Literatura – A Arte da Crônica (crônica comentada)
À Beira-Mar
Sérgio Porto (Stanislaw Ponte Preta)
Por que será que tem gente que vive se metendo com o que os outros estão fazendo? (1) Pode haver coisa mais ingênua do que um menininho brincando com areia, na beira da praia? Não pode, né? Pois estávamos nós deitados a doirar a pele para endoidar mulher, sob o sol de Copacabana (2), em decúbito ventral (não o sol, mas nós) a ler “Maravilhas da Biologia”, do coleguinha cientista Benedict Knox Ston, quando um camarada se meteu com uma criança, que brincava com a areia.

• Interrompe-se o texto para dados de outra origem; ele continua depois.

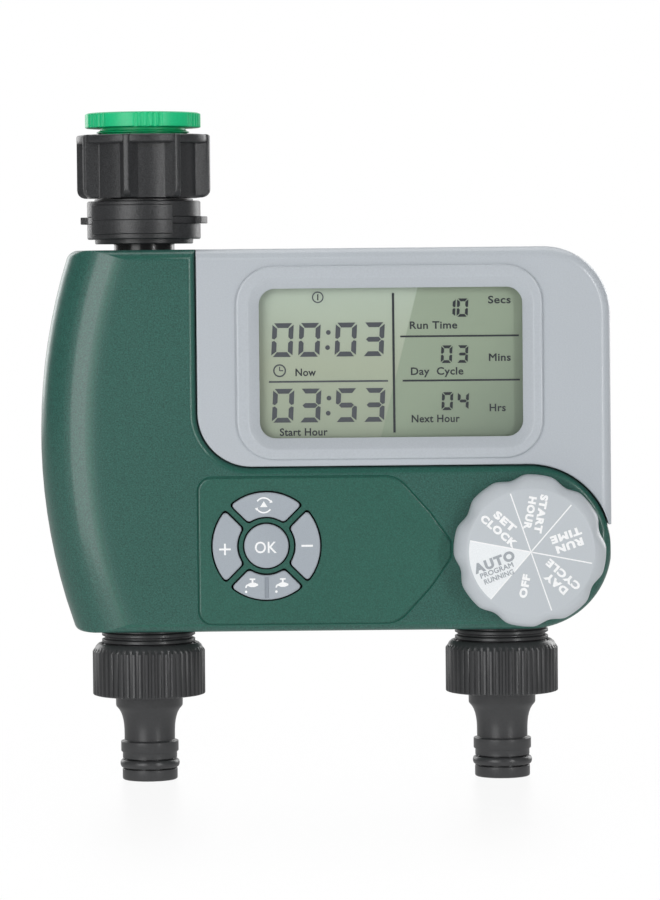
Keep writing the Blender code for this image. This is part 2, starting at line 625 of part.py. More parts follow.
def batteries():
    """Two cells head to tail in a tray, with a spring and a plate at each end."""
    tray = box("battery_tray", TRAY_X, TRAY_Y, TRAY_Z)
    inside = (grown(TRAY_X, -TRAY_WALL), grown(TRAY_Z, -TRAY_WALL))
    cut(tray, box("inside", inside[0], (TRAY_Y[0] + TRAY_WALL, 30.0), inside[1]))
    join(tray, box("rib", (50.0, 91.5), (TRAY_Y[0] + 0.5, 9.5), (-68.6, -67.4)))
    finish(tray, DARK_PLASTIC)
    cell = [(0, 47.0), (CELL_RADIUS, 47.0), (CELL_RADIUS, 96.2), (2.7, 96.2), (2.7, 97.2), (0, 97.2)]
    plate = (97.5, 98.1)
    spring = (44.3, 46.2)
    for number, z in enumerate(CELL_Z, start=1):
        turn = (lambda x: x) if number == 1 else mirrored_in_tray
        profile = [(radius, turn(x)) for radius, x in cell]
        finish(turned(f"battery_{number}", "X", (CELL_Y, z), profile, 16), CELL_WRAP)
        coil = coil_spring(f"battery_spring_{number}", "X", (CELL_Y, z), (5.0, 2.6), [turn(x) for x in spring], 2.5, 0.35)
        finish(coil, STEEL)
        finish(box(f"battery_contact_{number}", sorted(map(turn, plate)), (8.0, 18.0), (z - 5.0, z + 5.0)), STEEL)


def battery_cover():
    """The lift-off back cover, its seal and its two captive screws."""
    middle = (70.75, COVER_Y[0], COVER_SCREW_Z)
    outer = rounded_rectangle(COVER_X, COVER_Z, 5.0)
    soft = rounded_rectangle(grown(COVER_X, -0.8), grown(COVER_Z, -0.8), 4.2)
    cover = stack("battery_cover", [(COVER_Y[0], outer), (COVER_Y[1] - 0.8, outer), (COVER_Y[1], soft)])
    hole = (grown(TRAY_X, -TRAY_WALL - 0.4), grown(TRAY_Z, -TRAY_WALL - 0.4))
    rib = box("rib", hole[0], (24.3, COVER_Y[0] + 0.5), hole[1])
    join(cover, cut(rib, box("middle", grown(hole[0], -1.6), (20, 30), grown(hole[1], -1.6))))
    for x in COVER_SCREW_X:
        cut(cover, rod("hole", "Y", (x, COVER_SCREW_Z), SCREW_SHANK + 0.4, 20, 30, 12))
        cut(cover, rod("seat", "Y", (x, COVER_SCREW_Z), 3.6, 27.1, 30, 16))
    finish(cover, GREEN_BODY, middle)
    finish(seal_frame("battery_cover_seal", 0.0, (25.25, 26.05)), BLACK_RUBBER)
    for number, x in enumerate(COVER_SCREW_X, start=1):
        body = screw(f"battery_cover_screw_{number}", (x, COVER_SCREW_Z), 16.0, 27.4, 28.9, 3.2)
        finish(body, STEEL, (x, COVER_Y[0], COVER_SCREW_Z))


# Waterways and valves

def outlet_stub(name, x):
    """A male threaded outlet, its turns drawn as plain ridges."""
    profile = [(0, -140.8), (STUB_RADIUS, -140.8)]
    for i in range(2):
        top = CASE_BOTTOM - 0.4 - i * THREAD_PITCH
        profile += [(STUB_RADIUS, top), (STUB_ROOT, top - 0.7), (STUB_RADIUS, top - 1.4)]
    return turned(name, "Z", (x, 0), profile + [(STUB_RADIUS, STUB_END), (0, STUB_END)], 24)


def water_manifold():
    """The inlet pipe, both valve chambers, the gallery between them and both outlets, in one piece.

    Pipes that meet at right angles are turned half a step so that their edges never cross.
    """
    body = rod("water_manifold", "Z", (INLET_X, 0), INLET_PIPE, INLET_TOP, INLET_END, 18)
    join(body, rod("duct", "Z", (INLET_X, DUCT_Y), DUCT_RADIUS, -100, VALVE_Z + 8, 12))
    for x in VALVE_X:
        join(body, rod("chamber", "Y", (x, VALVE_Z), CHAMBER_RADIUS, *CHAMBER_Y, 20, 0.5))
    join(body, rod("gallery", "X", (DUCT_Y, VALVE_Z), DUCT_RADIUS, VALVE_X[0] + 8.3, VALVE_X[1] - 8.3, 12))
    for x in VALVE_X:
        join(body, rod("down", "Z", (x, DUCT_Y), DUCT_RADIUS - 0.2, VALVE_Z - 7.1, -140, 12))
        join(body, rod("neck", "Z", (x, 0), 10.8, -137.3, -142, 16, 0.5), outlet_stub("stub", x))
    cut(body, rod("inlet", "Z", (INLET_X, 0), INLET_BORE, INLET_TOP + 5, -101.5, 14))
    cut(body, rod("duct", "Z", (INLET_X, DUCT_Y), DUCT_BORE, -100.5, VALVE_Z + 9.2, 10))
    cut(body, rod("gallery", "X", (DUCT_Y, VALVE_Z), DUCT_BORE, VALVE_X[0] + 9.1, VALVE_X[1] - 9.1, 10))
    for x in VALVE_X:
        cut(body, tube("pocket", "Y", (x, VALVE_Z), POCKET_RADIUS, SEAT_RADIUS, POCKET_FLOOR, 10, 16, 0.5))
        cut(body, rod("channel", "Z", (x, CHANNEL_Y), CHANNEL_RADIUS, VALVE_Z + 0.4, -141, 10))
        cut(body, rod("seat", "Y", (x, VALVE_Z), SEAT_BORE, CHANNEL_Y - 0.5, 10, 10, 0.5))
        cut(body, rod("outlet", "Z", (x, 0), STUB_BORE, -139.3, -165, 16))
    return finish(body, DARK_PLASTIC)


def valve(side, x):
    """Diaphragm, bonnet, coil, plunger and spring of one solenoid valve."""
    centre = (x, VALVE_Z)
    skin_profile = [(0, 4.6), (13.8, 4.6), (13.8, 6.2), (10.6, 6.2), (9.0, 5.4), (7.0, 6.2), (0, 6.2)]
    finish(turned(f"{side}_diaphragm", "Y", centre, skin_profile, 20), BLACK_RUBBER)
    guide = [(0, 20.0), (3.3, 20.1), (3.3, 6.6), (14.5, 6.6), (14.5, 9.0), (4.5, 9.0), (4.5, 21.2), (0, 21.2)]
    finish(turned(f"{side}_bonnet", "Y", centre, guide, 18), DARK_PLASTIC)
    finish(tube(f"{side}_coil", "Y", centre, 9.5, 4.9, 9.4, 19.4), COPPER_RED)
    pivot = (x, 7.5, VALVE_Z)
    plunger = [(0, 7.5), (1.4, 7.5), (3.0, 8.6), (3.0, 16.0), (0, 16.0)]
    finish(turned(f"{side}_plunger", "Y", centre, plunger, 16), STEEL, pivot)
    finish(coil_spring(f"{side}_plunger_spring", "Y", centre, (2.2, 2.2), (16.6, 19.4), 3, 0.28, 8), STEEL, pivot)


# Inlet: tap adapter, swivel nut, sleeve, strainer, collar and clip

def grip_edge(degrees):
    """The adapter's rim: eight groups of fine ridges with plain rim between."""
    within = degrees % 45
    if not 9 < within < 36:
        return ADAPTER_RADIUS
    return ADAPTER_RADIUS - (0.45 if round(within / 3.75) % 2 else 0.0)


def tap_adapter():
    """The bright threaded adapter that screws onto the tap, and its washer."""
    rim = (grip_edge, 96)
    thread = []
    for i in range(2):
        top = ADAPTER_FLANGE - i * THREAD_PITCH
        thread += [(12.3, top), (12.3, top - 0.5), (ADAPTER_THREAD, top - 1.1)]
    profile = [
        (10.5, 0.0), (15.4, 0.0), (rim, -0.5), (rim, ADAPTER_FLANGE + 0.4), *thread,
        (ADAPTER_THREAD, ADAPTER_END), (7.0, ADAPTER_END), (7.0, -12.0), (10.5, -12.0),
    ]
    finish(turned("tap_adapter", "Z", (0, 0), profile, 24), GREEN_BRIGHT, (0, 0, 0))
    finish(tube("adapter_washer", "Z", (0, 0), 10.2, 7.4, -11.7, -10.2), BLACK_RUBBER, (0, 0, 0))


def fluted_outline(limit):
    """The nut's eight ribs and flat flutes, no wider than limit."""
    points = []
    for rib in range(8):
        middle = NUT_FIRST_RIB + 45 * rib
        tip, floor_radius, floor_angle = math.degrees(0.7 / NUT_RADIUS), math.hypot(15.5, 3.4), 12.4
        for radius, degrees in (
            (NUT_RADIUS, middle - tip), (NUT_RADIUS, middle + tip),
            (floor_radius, middle + 22.5 - floor_angle), (floor_radius, middle + 22.5 + floor_angle),
        ):
            angle, radius = math.radians(degrees), min(radius, limit)
            points.append((radius * math.sin(angle), -radius * math.cos(angle)))
    return points


def inlet_nut():
    """The black swivel nut: a round rim over eight grip ribs."""
    full = fluted_outline(NUT_RADIUS)
    layers = [(NUT_TOP - 1.0, full), (NUT_BOTTOM + 2.0, full), (NUT_BOTTOM + 0.6, fluted_outline(18.5))]
    nut = stack("inlet_nut", layers + [(NUT_BOTTOM, fluted_outline(17.1))], "Z")
    rim = [(0, NUT_TOP), (NUT_RADIUS - 0.5, NUT_TOP), (NUT_RADIUS + 0.05, NUT_TOP - 0.5)]
    rim += [(NUT_RADIUS + 0.05, NUT_TOP - 1.7), (NUT_RADIUS - 0.4, NUT_TOP - 2.1), (0, NUT_TOP - 2.1)]
    join(nut, turned("rim", "Z", (0, 0), rim, 48))
    cut(nut, rod("bore", "Z", (0, 0), ADAPTER_THREAD + 0.3, -22.3, 0, 32), rod("neck", "Z", (0, 0), 9.4, -30, -20))
    finish(nut, BLACK_PLASTIC, (0, 0, NUT_BOTTOM))
    finish(tube("nut_washer", "Z", (0, 0), 12.6, 7.2, -19.7, -17.7), BLACK_RUBBER, (0, 0, -18.7))


def inlet_sleeve():
    """The flanged sleeve the nut pulls up, and the strainer cup inside it."""
    profile = [(6.5, -33.0), (8.9, -33.0), (8.9, -22.0), (12.6, -22.0), (12.6, -20.0), (8.3, -20.0), (8.3, -21.3), (6.5, -21.3)]
    finish(turned("inlet_sleeve", "Z", (0, 0), profile, 24), DARK_PLASTIC)
    strainer = [
        (0, -31.0), (3.2, -31.0), (6.1, -21.1), (7.9, -21.0), (7.9, -20.2), (5.5, -20.2), (2.6, -30.4), (0, -30.4),
    ]
    finish(turned("inlet_filter", "Z", (0, 0), strainer), STEEL)


def round_outline(inner, outer, start, end, steps):
    """A ring sector in X and Y, its angles in degrees from -Y toward +X."""
    return [(-z, -x) for x, z in sector_outline(inner, outer, -end, -start, 0.0, steps)]


def swivel_collar():
    """The black collar under the nut, and the clip in its groove."""
    groove = (CLIP_Z[0] - 0.3, CLIP_Z[1] + 0.3)
    profile = [
        (9.2, -24.2), (13.9, -24.2), (13.9, -24.8), (COLLAR_RADIUS, -24.8), (COLLAR_RADIUS, groove[1]),
        (12.2, groove[1]), (12.2, groove[0]), (COLLAR_RADIUS, groove[0]), (COLLAR_RADIUS, -35.5),
        (13.8, -35.5), (13.8, -36.8), (9.2, -36.8),
    ]
    collar = turned("swivel_collar", "Z", (0, 0), profile, 32)
    for start in (-59, 121):
        points = round_outline(15.7, PANEL_RADIUS, start, start + 90, 8)
        join(collar, stack("panel", [(-34.1, points), (-25.85, points)], "Z"))
    finish(collar, BLACK_PLASTIC)
    open_at = CLIP_TAB_ANGLE + 90
    ring = round_outline(12.6, 15.4, open_at + 25, open_at + 335, 20)
    clip = stack("locking_clip", [(CLIP_Z[0], ring), (CLIP_Z[1], ring)], "Z")
    for middle in (CLIP_TAB_ANGLE, CLIP_TAB_ANGLE - 180):
        points = round_outline(14.0, 18.0, middle - 10, middle + 10, 3)
        join(clip, stack("tab", [(CLIP_Z[0], points), (CLIP_Z[1], points)], "Z"))
    finish(clip, DARK_PLASTIC)


# Outlets

def rib_edge(degrees):
    """The connector's fine grip ribs."""
    return CONNECTOR_RADIUS if round(degrees * CONNECTOR_RIBS / 180) % 2 == 0 else CONNECTOR_ROOT


def connector(side, x):
    """A ribbed quick-connect outlet with its washer and O-ring."""
    ribs = (rib_edge, CONNECTOR_RIBS * 2)
    profile = [
        (STUB_RADIUS + 0.4, -149.6), (14.5, -149.6), (ribs, -151.8), (ribs, -164.9), (9.35, -165.2),
        (9.35, -168.7), (7.15, -169.9), (7.15, -177.3), (8.15, -177.3), (8.15, -180.4), (7.7, -180.4),
        (7.7, -182.3), (6.6, -182.3), (6.6, -185.3), (7.8, -185.3), (7.3, -188.4), (4.9, -188.4),
        (4.9, -160.3), (STUB_RADIUS + 0.4, -160.3),
    ]
    pivot = (x, 0, -149.6)
    finish(turned(f"{side}_connector", "Z", (x, 0), profile, 27), DARK_PLASTIC, pivot)
    finish(tube(f"{side}_connector_washer", "Z", (x, 0), 13.1, 8.6, -160.0, -157.8), BLACK_RUBBER, pivot)
    ring = [(6.8, -183.8), (7.2, -182.6), (8.0, -182.6), (8.4, -183.8), (8.0, -185.0), (7.2, -185.0)]
    finish(turned(f"{side}_connector_oring", "Z", (x, 0), ring, 20), BLACK_RUBBER, pivot)


def main():
    clear_scene()
    front_housing()
    display_bezel()
    rear_housing()
    case_screws()
    display_stack()
    keys()
    selector()
    batteries()
    battery_cover()
    water_manifold()
    tap_adapter()
    inlet_nut()
    inlet_sleeve()
    swivel_collar()
    for side, x in zip(("left", "right"), VALVE_X):
        valve(side, x)
        connector(side, x)


main()
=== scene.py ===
"""The drip irrigation timer as photographed: detailed outer pieces and procedural plastics on the CAD frame.

Lengths are in millimetres and become metres as they reach Blender; only weld distances are in metres.
-Y is the front and Z is up.
"""
import math

import bmesh
import bpy
from mathutils import Euler, Matrix, Vector

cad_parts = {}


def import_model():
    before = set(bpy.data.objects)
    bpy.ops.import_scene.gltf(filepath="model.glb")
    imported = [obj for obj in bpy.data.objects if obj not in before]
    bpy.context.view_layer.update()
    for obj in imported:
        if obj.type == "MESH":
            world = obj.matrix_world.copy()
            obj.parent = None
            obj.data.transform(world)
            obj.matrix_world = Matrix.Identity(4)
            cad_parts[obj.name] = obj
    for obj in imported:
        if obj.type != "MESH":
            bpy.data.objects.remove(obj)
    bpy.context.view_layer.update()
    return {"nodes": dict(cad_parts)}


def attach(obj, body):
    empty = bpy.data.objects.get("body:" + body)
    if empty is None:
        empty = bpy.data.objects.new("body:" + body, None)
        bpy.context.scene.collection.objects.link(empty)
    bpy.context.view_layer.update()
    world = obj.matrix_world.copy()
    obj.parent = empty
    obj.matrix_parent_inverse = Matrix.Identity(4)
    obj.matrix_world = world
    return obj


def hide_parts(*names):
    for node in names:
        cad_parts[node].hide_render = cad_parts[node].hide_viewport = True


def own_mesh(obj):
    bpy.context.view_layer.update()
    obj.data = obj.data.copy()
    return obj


MM = 0.001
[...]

Interrompemos a leitura para ouvir a conversa. O menininho já estava com um balde desses de matéria plástica cheio de areia, quando o sujeito intrometido chegou e perguntou o que é que o menininho ia fazer com aquela areia. O menininho fungou, o que é muito natural, pois todo menininho que vai na praia funga, e explicou pro cara (3) que ia jogar a areia num casal que estava numa barraca lá adiante. E apontou para a barraca.
Nós olhamos, assim como olhou o cara que perguntava ao menininho. Lá, na barraca distante, a gente só conseguia ver dois pares de pernas ao sol. O resto estava escondido pela sombra, por trás da barraca. Eram dois pares, dizíamos, um de pernas femininas, o que se notava pela graça da linha, e outro masculino, o que se notava pela abundante vegetação capilar, se nos permitem o termo (4).

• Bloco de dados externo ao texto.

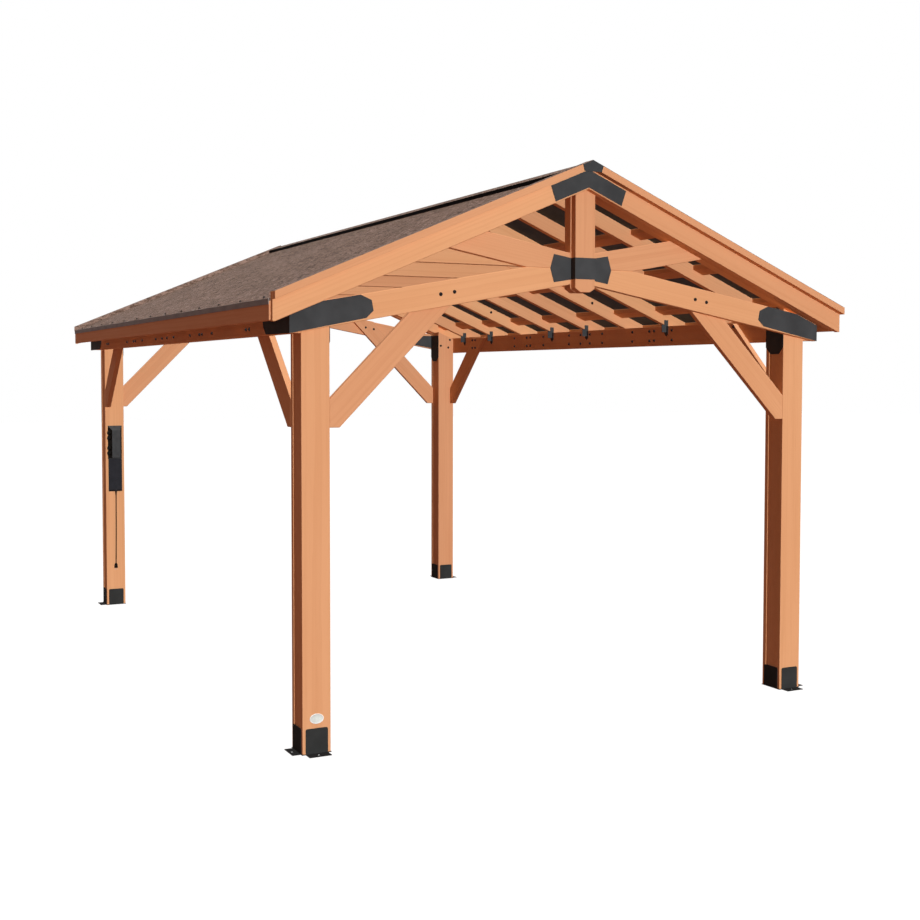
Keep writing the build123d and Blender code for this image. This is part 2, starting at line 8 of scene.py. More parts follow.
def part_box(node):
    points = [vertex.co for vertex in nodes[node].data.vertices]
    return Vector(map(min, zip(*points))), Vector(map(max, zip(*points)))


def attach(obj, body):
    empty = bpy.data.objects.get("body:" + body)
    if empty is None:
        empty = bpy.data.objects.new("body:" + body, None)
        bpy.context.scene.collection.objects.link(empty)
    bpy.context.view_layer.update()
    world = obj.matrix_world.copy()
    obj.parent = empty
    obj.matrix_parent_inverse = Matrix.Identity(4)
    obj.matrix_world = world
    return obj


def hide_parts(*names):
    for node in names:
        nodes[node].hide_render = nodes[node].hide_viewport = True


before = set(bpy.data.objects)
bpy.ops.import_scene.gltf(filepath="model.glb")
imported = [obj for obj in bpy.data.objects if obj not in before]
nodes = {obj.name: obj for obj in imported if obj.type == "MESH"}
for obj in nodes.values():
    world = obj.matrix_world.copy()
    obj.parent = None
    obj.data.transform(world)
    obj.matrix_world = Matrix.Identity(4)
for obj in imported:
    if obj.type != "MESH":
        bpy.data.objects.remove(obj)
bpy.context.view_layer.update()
sides = {"left": -1, "right": 1}
ends = {"front": -1, "back": 1}

# Lines of the construction that the looks follow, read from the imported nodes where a
# node's box shows them, and otherwise as in the part's source
lines = {
    "pitch": 5 / 12,
    "postX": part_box("side_beam_right")[0].x,  # outer face of the posts
    "postY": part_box("post_back_right")[1].y,
    "postSize": 0.14,
    "beamOuter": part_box("side_beam_right")[1].x,
    "beamBottom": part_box("side_beam_right")[0].z,
    "chordFace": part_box("upper_struts_back")[1].y,
    "chordAngle": 10.12,
    "chordDrop": 0.0028,  # its lower edge lies this far under the beam's outer corner
    "braceThick": 0.032,
    "sheetTop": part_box("roof_sheet_right")[1].z,  # top of the sheet at the ridge
    "sheetDeep": 0.0135,
    "eaveX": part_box("roof_sheet_right")[1].x,
    "rafterLevel": 2.698,  # underside of the rafters, carried on to the ridge
    "rafterSpacing": 0.4669,
    "rafterHalf": 0.019,
    "middleRafter": 4,
}


def link(name, mesh):
    piece = bpy.data.objects.new(name, mesh)
    bpy.context.scene.collection.objects.link(piece)
    return piece


# Gives a finished piece its body and hides the nodes that it stands for
def place(piece, slot, *stands):
    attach(piece, "root")
    if stands:
        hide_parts(*stands)
    return piece


def roofZ(level, x):
    return level - lines["pitch"] * abs(x)


# Camera at the photograph's viewing angle
view = {
    "place": (-3.5169, -7.6711, 1.7629),
    "down": 2.425,  # degrees below level
    "right": 25.744,  # degrees from the ridge line
    "lens": 49.62,
    "sensor": 36,
    "shiftX": 0.0427,
    "shiftY": -0.0343,
    "reach": 200,
}


def addCamera():
    data = bpy.data.cameras.new("camera")
    data.lens = view["lens"]
    data.sensor_width = view["sensor"]
    data.shift_x = view["shiftX"]
    data.shift_y = view["shiftY"]
    data.clip_end = view["reach"]
    camera = bpy.data.objects.new("camera", data)
    camera.location = view["place"]
    camera.rotation_euler = (math.radians(90 - view["down"]), 0, -math.radians(view["right"]))
    bpy.context.scene.collection.objects.link(camera)
    bpy.context.scene.camera = camera


nodeGrid = {"across": 190, "down": 240, "columns": 10}


# Adds a node to a shader or geometry tree. Values go to its inputs, as numbers or as
# links, and settings to the node itself
def addNode(tree, kind, values=None, **settings):
    node = tree.nodes.new(kind)
    row, column = divmod(len(tree.nodes), nodeGrid["columns"])
    node.location = (nodeGrid["across"] * column, -nodeGrid["down"] * row)
    for key, value in settings.items():
        setattr(node, key, value)
    for key, value in (values or {}).items():
        if isinstance(value, bpy.types.NodeSocket):
            tree.links.new(value, node.inputs[key])
        else:
            node.inputs[key].default_value = value
    return node


def calc(tree, operation, first, second=0.0, third=0.0):
    values = {0: first, 1: second, 2: third}
    return addNode(tree, "ShaderNodeMath", values, operation=operation).outputs[0]


# A material's tree, with short ways to add the nodes used here
class Shader:
    def __init__(self, name):
        self.material = bpy.data.materials.new(name)
        self.material.use_nodes = True
        self.tree = self.material.node_tree
        self.tree.nodes.clear()
        self.output = addNode(self.tree, "ShaderNodeOutputMaterial")

    def add(self, kind, values=None, **settings):
        return addNode(self.tree, kind, values, **settings)

    def calc(self, operation, first, second):
        return calc(self.tree, operation, first, second)

    def attribute(self, name, socket):
        return self.add("ShaderNodeAttribute", attribute_name=name).outputs[socket]

    def objectSpot(self):
        return self.add("ShaderNodeTexCoord").outputs["Object"]

    def noise(self, vector, scale, detail=3, rough=0.5):
        values = {"Vector": vector, "Scale": scale, "Detail": detail, "Roughness": rough}
        return self.add("ShaderNodeTexNoise", values).outputs["Fac"]

    def cells(self, vector, size):
        values = {"Vector": vector, "Scale": 1 / size}
        colour = self.add("ShaderNodeTexVoronoi", values).outputs["Color"]
        return self.add("ShaderNodeSeparateColor", {0: colour}).outputs[0]

    def scaled(self, vector, factors):
        values = {"Vector": vector, "Scale": factors}
        return self.add("ShaderNodeMapping", values).outputs["Vector"]

    def spread(self, value, low, high, toLow=0.0, toHigh=1.0):
        values = {"Value": value, "From Min": low, "From Max": high}
        values.update({"To Min": toLow, "To Max": toHigh})
        return self.add("ShaderNodeMapRange", values).outputs["Result"]

    def mix(self, factor, first, second):
        values = {0: factor, 6: first, 7: second}
        return self.add("ShaderNodeMix", values, data_type="RGBA").outputs[2]

    def bump(self, height, strength, distance):
        values = {"Height": height, "Strength": strength, "Distance": distance}
        return self.add("ShaderNodeBump", values).outputs["Normal"]

    def surface(self, colour, rough, normal, specular):
        values = {"Base Color": colour, "Roughness": rough, "Normal": normal}
        values["Specular IOR Level"] = specular
        shader = self.add("ShaderNodeBsdfPrincipled", values)
        self.tree.links.new(shader.outputs["BSDF"], self.output.inputs["Surface"])
        return self.material


def tone(red, green, blue):
    return (red, green, blue, 1.0)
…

— Eu vou jogar a areia naquele casal por causa de que eles estão se abraçando e se beijando muito — explicou o menininho, dando outra fungada.
O intrometido sorriu complacente e veio com lição de moral.
— Não faça isso, meu filho — disse ele (e depois viemos a saber que o menino era seu vizinho de apartamento). Passou a mão pela cabeça do garotinho e prosseguiu: — deixe o casal em paz. Você ainda é pequeno e não entende dessas coisas, mas é muito feio ir jogar areia em cima dos outros.
O menininho olhou pro cara muito espantado e ainda insistiu:
— Deixa eu jogar neles.
O camarada fez menção de lhe tirar o balde da mão e foi mais incisivo:
— Não senhor. Deixe o casal namorar em paz. Não vai jogar areia não.
O menininho então deixou que ele esvaziasse o balde e disse:
— Tá certo. Eu só ia jogar areia neles por causa do senhor.
— Por minha causa? — estranhou o chato (5). — Mas que casal é aquele?
— O homem eu não sei — respondeu o menininho. — Mas a mulher é a sua (6).
Texto extraído do livro “O melhor do Stanislaw” – A reprodução deste texto tem fins exclusivamente didáticos.
Notas: (1) Crítica amena que conduz à reflexão – (2) A marca do cronista carioca – (3) Ritmo carioca, linguagem coloquial, a norma culta não é respeitada – (4) Dialoga com o leitor como meio de agregar humor e ironia à narrativa – (5) O ridículo da coletividade à partir de um tipo individual – (6) Humor tipicamente brasileiro, parece uma piada.
Comentários: O humor tipicamente brasileiro predomina nas crônicas de Stanislaw Ponte Preta, pseudônimo de Sérgio Porto, que surgiu para retomar a linhagem dos cronistas da vida cotidiana; e para criticar os incultos cronistas sociais da época. Em seus textos, o humor tem a função de recuperar a poesia, confirmando que a crônica e seu contexto jornalístico são sempre uma realização literária. Outro recurso humorístico de Porto é a construção da frase num ritmo bem carioca em que a norma culta nem sempre é respeitada. Numa linguagem moleque, constrói uma comunicação nova e dinâmica. A maneira principal de explorar o coloquialismo pela via humorística está no diálogo com o leitor. Dialoga também com Osvaldo, o revisor imaginário: “Como é que se escreve? Veja aí, Osvaldo”. Suas crônicas mostram o ridículo da coletividade a partir de tipos individuais. Sem cansar o leitor, Porto o conduz a uma reflexão, oferecendo uma crítica amena, mas contundente. Nos dá uma válvula de escape e fala por nós, assumindo nossa indignação diante dos absurdos do dia-a-dia do brasileiro. Embora seja carioca, seus textos não falam só sobre o Rio, mas sobre o Brasil. (Por Alexandre Gennari)
Fonte: Este texto foi elaborado à partir dos estudos de Jorge de Sá sobre a crônica como gênero literário, parte integrante do livro “A Crônica” – Editora Ática – Série Princípios.